MAKING A SMALL TOWN LIVABLE:
PROMOTING SUSTAINABILITY THROUGH A NEW URBANIST APPROACH IN MEBANE, NORTH CAROLINA
A contemporary nexus of urban development discussions is the concept of sustainability, which is often presented as a viable remedy to many of the contemporary urban ills, i.e., diminished livability that is mostly blamed on suburban sprawl. Not only large metropolitan areas experience sprawl. Numerous relatively small towns have also been undergoing this kind of spatial transformation as their cores are emptied in favor of suburbs. Town of Mebane, North Carolina, is one such small town.
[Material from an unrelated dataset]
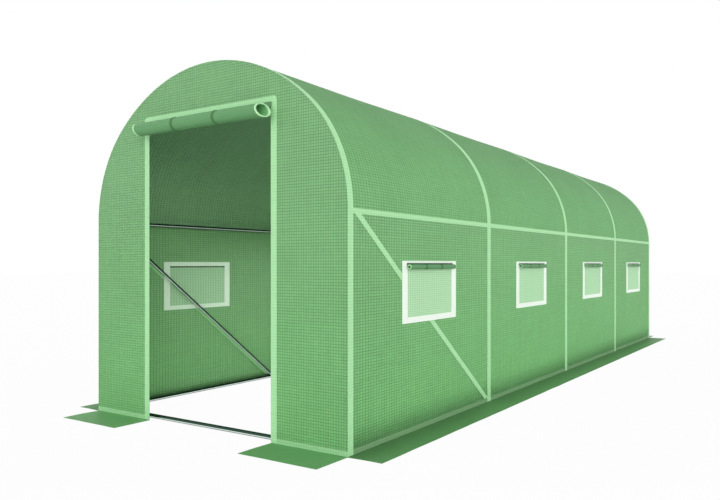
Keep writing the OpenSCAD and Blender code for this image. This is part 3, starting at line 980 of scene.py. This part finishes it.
def make_door_roll():
    """The door's film, rolled up over the doorway, and its two ties."""
    roll = Roll(DOOR_ROLL_BORE / 2, DOOR_ROLL_R, DOOR_Z, DOOR_HANG_L, DOOR_SLANT)
    ties = [-DOOR_ROLL_HALF / 3, DOOR_ROLL_HALF / 3]

    def put(s, a, b):
        return Vector((s, DOOR_ROLL_Y + a, DOOR_ROLL_Z + b))

    piece = make_roll(
        "door_film_rolled", roll, DOOR_ROLL_HALF, ties, put, door_film, DOOR_FILM_T, 44, (0, -1, 0),
        cuts=DOOR_ROLL_CUTS,
    )
    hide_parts("door_roll")
    for i, tie in enumerate(ties):
        make_tie(
            f"door_tie_{i + 1}", "door_roll_ties", put, tie, DOOR_ROLL_R, *DOOR_TIE,
            math.pi / 2, 1.5 * math.pi - DOOR_SLANT, tie_webbing,
        )


make_door_trim()
make_door_roll()


# ---- Windows ----

WINDOW_ROLL_D = 0.028
WINDOW_ROLL_BORE = 0.016
WINDOW_ROLL_HALF, WINDOW_ROLL_ENDS = window_part("window_rolls_right")
WINDOW_ROLL_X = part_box("window_rolls_right")[1][0] - WINDOW_ROLL_D / 2 - HALF_W  # its middle, off the film
WINDOW_ROLL_Z = sum(WINDOW_ROLL_ENDS) / 2
WINDOW_COVER_L = 0.300  # length of the film of a window cover
COVER_HANG = 0.021  # length of its upper end, straight up from the roll's middle
COVER_FILM_T = 0.0008  # its visible thickness
COVER_TIE = (0.012, 0.0009)  # width and thickness of a tie

# The window covers' hanging end has a dark painted shade along the top of the roll
cover_film = roll_material(
    "cover_film", COVER_FILM_COLOUR, WINDOW_ROLL_HALF, RIM_COLOUR, 0.003, math.pi * WINDOW_ROLL_BORE,
    WINDOW_COVER_L - COVER_HANG - 0.012, COVER_TOP_SHADE_COLOUR, LONG_CELL,
)
FRAME_T = 0.0016  # visible thickness of a window's frame
MESH_T = 0.0006  # and of its net
MESH_LIFT = -0.001  # from the film's outside to the net's inside
WINDOW_STEP = 0.03  # between the mesh lines of frames and nets
FRAME_STEP = 0.02  # and of frames, down the wall


def make_window_frame(side, word, i, put, hole):
    """The pale border round a window's net, which shows in the hole (y0, along0, y1, along1)."""
    y0, along0, y1, along1 = hole
    across = lines_between([BAY_Y[i] - FRAME_HALF, y0, y1, BAY_Y[i] + FRAME_HALF], WINDOW_STEP)
    down = lines_between([to_along(FRAME_Z[1]), along0, along1, to_along(FRAME_Z[0])], FRAME_STEP)
    net = grid_net(across, down, [hole])
    border = sheet_piece(
        f"window_frame_{word}_{i + 1}", net, put, frame_tape, 0.0, FRAME_T, (side, 0, 0), frame_tape_inner
    )
    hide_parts(f"window_frames_{word}")
    return border


def make_window_net(side, word, i, put, hole):
    """A window's net, in the hole of its border."""
    y0, along0, y1, along1 = hole
    net = grid_net(spaced(y0, y1, WINDOW_STEP), spaced(along0, along1, WINDOW_STEP))
    mesh = sheet_piece(
        f"window_net_{word}_{i + 1}", net, put, net_mesh, MESH_LIFT, MESH_T, (side, 0, 0), net_mesh_inner
    )
    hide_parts(f"window_nets_{word}")


def make_window(side, word, i):
    """The window in the middle of bay i: its frame, its net and its rolled-up cover."""
    hole = (BAY_Y[i] - NET_HALF, to_along(NET_Z[1]), BAY_Y[i] + NET_HALF, to_along(NET_Z[0]))
    put = mirrored(on_cover, side)
    border = make_window_frame(side, word, i, put, hole)
    make_window_net(side, word, i, put, hole)
    make_window_roll(side, word, i)


def make_window_roll(side, word, i):
    """A window's cover, rolled up at the top of its net, and its two ties."""
    middle = on_cover(BAY_Y[i], side * to_along(WINDOW_ROLL_Z), WINDOW_ROLL_X)
    roll = Roll(WINDOW_ROLL_BORE / 2, WINDOW_ROLL_D / 2 - 0.0004, WINDOW_COVER_L, COVER_HANG)
    ties = [-WINDOW_ROLL_HALF / 3, WINDOW_ROLL_HALF / 3]

    def put(s, a, b):
        return middle + Vector((-side * a, s, b))

    piece = make_roll(
        f"window_cover_{word}_{i + 1}", roll, WINDOW_ROLL_HALF, ties, put, cover_film, COVER_FILM_T, 32,
        (side, 0, 0), end_w=0.006,
    )
    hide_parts(f"window_rolls_{word}")
    for k, tie in enumerate(ties):
        make_tie(
            f"window_tie_{word}_{i + 1}_{k + 1}", f"window_ties_{word}", put, tie, WINDOW_ROLL_D / 2,
            *COVER_TIE, 0.0, 2 * math.pi, cover_tie, per_turn=40,
        )


for side, word in SIDES:
    for i in range(BAYS):
        make_window(side, word, i)


# ---- Bolts of the frame ----


NUT_ACROSS = 0.010  # between two opposite sides of a nut
NUT_R = NUT_ACROSS / math.sqrt(3)
NUT_H = 0.0045
BOLT_R = 0.003
BOLT_H = 0.009  # from the tube to the bolt's end


def rings_solid(centre, axis, count, rings):
    """A solid through rings (radius, height) of so many points, with its cloth coordinates."""
    side = axis.orthogonal().normalized()
    other = axis.cross(side)
    turns = [2 * math.pi * k / count for k in range(count)]
    ways = [side * math.cos(turn) + other * math.sin(turn) for turn in turns]
    points = [centre + axis * height + way * radius for radius, height in rings for way in ways]
    faces = []
    for low in range(0, len(points) - count, count):
        for k in range(count):
            n = (k + 1) % count
            faces.append((low + k, low + n, low + count + n, low + count + k))
    faces += [tuple(reversed(range(count))), tuple(range(len(points) - count, len(points)))]
    return points, faces, [(p[0], p[1]) for p in points]


def hex_bolt(centre, axis):
    """A nut and the end of its bolt, standing on a tube, as two solids."""
    nut = [(NUT_R, 0.0), (NUT_R, NUT_H * 0.8), (NUT_ACROSS / 2 * 0.95, NUT_H)]
    end = [(BOLT_R, NUT_H), (BOLT_R, BOLT_H - 0.001), (BOLT_R * 0.8, BOLT_H)]
    return [rings_solid(centre, axis, 6, nut), rings_solid(centre, axis, 12, end)]


def make_bolts():
    """A bolt where each rail crosses a hoop, but for the ground rails at the end hoops, seen on the rail's
    inner side.
    """
    parts = []
    for side, word in SIDES:
        for rail, ys in ((f"side_rail_{word}", HOOP_Y), (f"ground_rail_{word}", HOOP_Y[1:-1])):
            low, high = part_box(rail)
            x = low[0] if side > 0 else high[0]
            for y in ys:
                parts += hex_bolt(Vector((x, y, (low[2] + high[2]) / 2)), Vector((-side, 0, 0)))
    ridge_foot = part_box("ridge_rail")[0][2]
    for y in HOOP_Y:
        parts += hex_bolt(Vector((0, y, ridge_foot)), Vector((0, 0, -1)))
    bolts = new_mesh("frame_bolts", *joined(parts), low_steel)


make_bolts()


# ---- Studio: floor, world and camera ----


WHITE = (1, 1, 1, 1)
FLOOR_SEEN = 0.96  # how much of the floor's white doesn't depend on the light
FLOOR_REACH = 60.0  # from the middle of the floor to its edges
FLOOR_Z = -0.0005


def camera_share(graph):
    """1 for rays from the camera, and for those that metal and glass mirror or pass."""
    rays = graph.node("LightPath").outputs
    seen = graph.math("MAXIMUM", rays["Is Camera Ray"], rays["Is Glossy Ray"])
    return graph.math("MAXIMUM", seen, rays["Is Transmission Ray"])


def make_floor():
    """A pale floor that the camera sees nearly white, with the object's shadow faint on it."""
    graph = new_graph("floor_white")
    plain = graph.node("BsdfDiffuse", {"Color": (0.9, 0.9, 0.9, 1)})
    white = graph.node("Emission", {"Color": WHITE, "Strength": 1.0})
    seen = graph.math("MULTIPLY", camera_share(graph), FLOOR_SEEN)
    material = graph.finish(graph.node("MixShader", {0: seen, 1: plain.outputs[0], 2: white.outputs[0]}))
    mesh = bpy.data.meshes.new("floor")
    corners = [(x * FLOOR_REACH, y * FLOOR_REACH, FLOOR_Z) for x, y in ((-1, -1), (1, -1), (1, 1), (-1, 1))]
    mesh.from_pydata(corners, [], [(0, 1, 2, 3)])
    mesh.materials.append(material)
    added("floor", mesh)


LEVEL_LIGHT = 1.65  # brightness of the world at the horizon
TOP_LIGHT = 0.2  # brightness of the world straight up


def make_world():
    """Light that comes mostly from the sides. The camera sees plain white."""
    world = bpy.data.worlds.new("studio")
    bpy.context.scene.world = world
    graph = Graph(world)
    way = graph.node("TexCoord").outputs["Generated"]
    up = graph.split(way)[2]
    strength = graph.node("MapRange", {0: up, 3: LEVEL_LIGHT, 4: TOP_LIGHT}).outputs[0]
    light = graph.node("Background", {"Color": WHITE, "Strength": strength})
    white = graph.node("Background", {"Color": WHITE, "Strength": 1.0})
    share = camera_share(graph)
    shader = graph.node("MixShader", {0: share, 1: light.outputs[0], 2: white.outputs[0]})
    graph.finish(shader, "OutputWorld")


KEY_LIGHT = 1.5  # strength of the level light from the front right
KEY_ANGLE = math.radians(60)  # how wide it is, which makes its shadows soft
KEY_PLACE = (3, -6, 2)
KEY_TURN = (math.radians(88), 0, math.radians(42))


def add_light(name, kind, power, place):
    """A new light, and its settings."""
    data = bpy.data.lights.new(name, kind)
    data.energy = power
    light = added(name, data)
    light.location = place
    return light, data


def make_key_light():
    """A broad sun that lights the front and the right side."""
    light, data = add_light("key_light", "SUN", KEY_LIGHT, KEY_PLACE)
    data.angle = KEY_ANGLE
    light.rotation_euler = KEY_TURN


INSIDE_LIGHT = 32.0  # power of the soft light inside, in watts
INSIDE_SIZE = (1.2, 4.8)
INSIDE_PLACE = (0, 0.2, 1.15)


def make_inside_light():
    """A broad light that faces down inside the tunnel, for what the sun puts through the film."""
    light, data = add_light("inside_light", "AREA", INSIDE_LIGHT, INSIDE_PLACE)
    data.shape = "RECTANGLE"
    data.size, data.size_y = INSIDE_SIZE
    light.visible_camera = False
    light.visible_glossy = False
    light.visible_transmission = False


CAMERA_X = 3.0132
CAMERA_OUT = 2.5256  # from the front wall to the camera
CAMERA_Z = 0.9315
CAMERA_YAW = 30.748  # degrees to the left of the tunnel's length
CAMERA_LENS = 33.303  # focal length in millimetres, on a sensor 36 mm wide
CAMERA_SHIFT = (-0.10984, 0.01918)


def make_camera():
    """A level camera at the front right of the tunnel."""
    data = bpy.data.cameras.new("camera")
    data.sensor_width = 36
    data.lens = CAMERA_LENS
    data.shift_x, data.shift_y = CAMERA_SHIFT
    camera = added("camera", data)
    camera.location = (CAMERA_X, FRONT_Y - CAMERA_OUT, CAMERA_Z)
    camera.rotation_euler = (math.radians(90), 0, math.radians(CAMERA_YAW))
    bpy.context.scene.camera = camera


make_floor()
make_world()
make_key_light()
make_inside_light()
make_camera()
bpy.context.scene.view_settings.view_transform = "Standard"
Today, downtown Mebane is home to manufacturing plants, retail stores, institutional buildings, and residences as well as empty lots and boarded-up buildings. Its architectural scale is still charming and its gridiron network of streets is capable of accommodating various modes of traffic although precedence is given to the car. Furthermore, some of the downtown buildings are worthy of consideration as historic landmarks, although many have been clad with metal panels, disguising their authenticity. This paper is a progress report on the first of three phases of an urban design actionresearch project on downtown Mebane, being undertaken by NC State University Architecture Faculty and Doctoral Students. The goal of the project is to generate sustainable urban development principles, guidelines and standards that promote urban livability. This phase involves an inventory of the town’s physical, social, environmental and economical resources with New Urbanist "lenses" to develop specific sustainable urban development goals for the town’s future and strategies to achieve these. In the subsequent phase of the project, proposals will be developed with citizens’ input through citizens’ charettes. It is envisioned that the process and the consequent proposal developed for Mebane is presented as a model to other small North Carolina towns that are striving to alleviate many of the ills of sprawl in the last phase of the project.